Wilde, del resto, fece tappa nell’isola esattamente all’inizio del secolo breve, nel 1900. Tre anni prima, in fuga dalla Londra benpensante che lo aveva emarginato – e dalla Capri in cui la comunità inglese residente aveva posto il veto rispetto alla sua permanenza – aveva già trovato ospitalità nella nostra terra in quel di Taormina, dove il Barone von Gloeden aveva fornito a lui e al suo amante Bosie un riparo sicuro da occhi indiscreti, per di più in un’atmosfera così suggestiva da evocare nel cuore ferito di Wilde la magnificenza di quella classicità tanto amata che il progresso tecnologico stava già cominciando ad erodere. Quello del 1900, tuttavia, con direzione Palermo, fu un viaggio di segno ben diverso. Corroso nell’umore e nel fisico dai sintomi sempre più pressanti della sifilide, fu quasi l’occasione per imprimere nella propria memoria, e in quella dei lettori che hanno la fortuna di leggerne la testimonianza attraverso le lettere, un ultimo istante di felicità. Il testamento spirituale di un intellettuale in continua lotta con sé stesso, pervaso dai rimorsi e dalle spigolosità di un carattere senza compromessi, il balsamo per uno spirito ardente che non conosceva posa alcuna. Come lui stesso ebbe premura di raccontare all’amico Robert Ross, la sua otto giorni palermitana, al seguito di Harold Mellor, ebbe quasi l’aspetto di una rivelazione. Non soltanto per il fascino esercitato su di lui dal capoluogo siciliano, considerato come la città «posta nella migliore posizione del mondo, che trascorre la sua vita nella Conca d’oro», ma anche per le innumerevoli e significative occasioni di raccoglimento interiore. Su tutte, quella derivante dalla contemplazione dei mosaici della Cappella Palatina, nonché dalla visita alla Cattedrale dove, scortato dal giovane seminarista Giuseppe, lo scrittore di Dublino si imbatté in una celebre tomba: «Io letteralmente mi inginocchiavo davanti all’enorme sarcofago di porfido nel quale giace Federico II. È una cosa sublime, nuda e mostruosa, color sangue, e sostenuta da leoni che hanno preso parte del furore dell’anima irrequieta del grande imperatore». Wilde sapeva di possedere le medesime stimmate di irrequietezza. E in quel luogo, consegnandosi quasi fisicamente alla sua magia, volle lasciare l’ultima, tangibile traccia della sua unicità. Ai piedi di quel sarcofago e di quella terra che aveva alleviato, seppur momentaneamente, il fardello del dolore.

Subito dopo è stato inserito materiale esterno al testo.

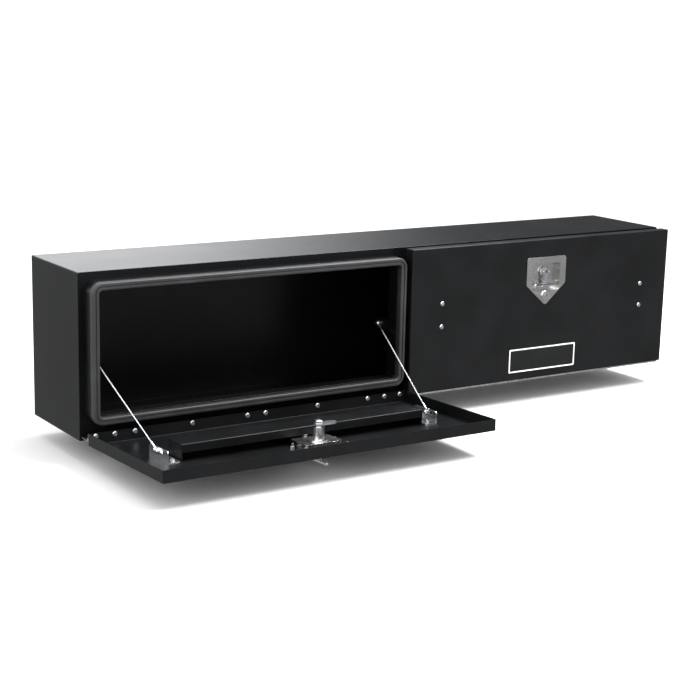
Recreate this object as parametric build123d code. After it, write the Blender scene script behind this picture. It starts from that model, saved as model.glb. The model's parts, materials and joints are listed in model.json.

Era il mese di aprile. Passò giusto qualche mese prima che si spegnesse definitivamente a Parigi. Oltre i suoi capolavori, oltre l’immagine irriverente e in parte costruita di un letterato allergico ad ogni regola e ad ogni costrizione, rimase il percorso di un uomo che non poteva fare a meno di sentirsi un penitente, un girovago in cerca di un’incomprensibile espiazione. Una meta che, forse, non raggiunse mai. O che raggiunse senza saperlo. Ma che, qualora ne avesse avuto bisogno, avrebbe avuto il volto rassicurante della calda e accogliente Sicilia.